Consórcio Nordeste – Divulgação

No que tange aos estados, existe ainda a iniciativa recente do Consórcio Nordeste, constituído pelos governos daquela região para somar esforços e atuar conjuntamente na governança e na atração de investimentos. Com sede inaugurada em Brasília neste ano, o Consórcio já organizou uma viagem oficial dos governadores nordestinos à Europa, visitando França, Itália e Alemanha. Na missão, são exploradas tanto a busca por investimentos, especialmente em infraestrutura – com destaque para energia renovável -, como apresentadas outras possibilidades: incrementar o intercâmbio entre as instituições de ensino e pesquisa, ampliar as exportações, fomentar o turismo, etc. Uma nova viagem à Europa já está sendo planejada para visitar países que não foram contemplados na primeira missão. Além disso, é plano do Consórcio também organizar uma visita oficial à China, com o mesmo objetivo.

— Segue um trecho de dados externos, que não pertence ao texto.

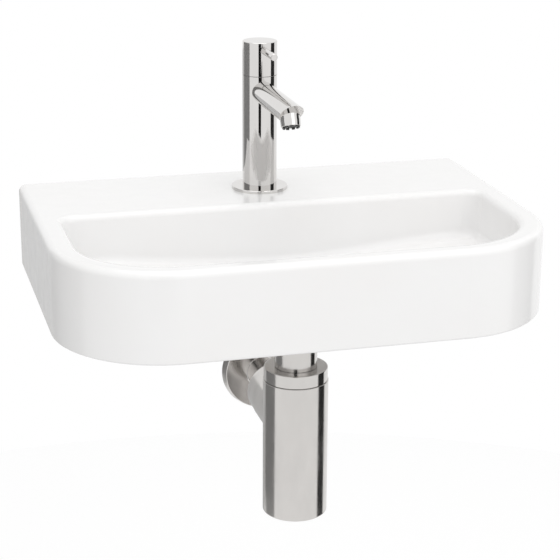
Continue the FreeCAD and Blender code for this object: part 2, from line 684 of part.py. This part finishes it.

A paradiplomacia é, assim, um caminho necessário para estados e municípios em uma economia-mundo cada vez mais interligada. Sem ela, os entes subnacionais perdem oportunidades efetivas de se desenvolverem. Hoje, com Bolsonaro conduzindo uma política externa nociva para a imagem do Brasil, ela se faz ainda mais necessária na afirmação dos princípios constitucionais que regem as relações exteriores do país. Afinal, o prejuízo causado pelo Itamaraty de Bolsonaro afeta também os governos de estados e municípios. Por isso, a difusão cada vez maior da paradiplomacia pode ser o caminho para começar a restabelecer a boa imagem externa do Brasil.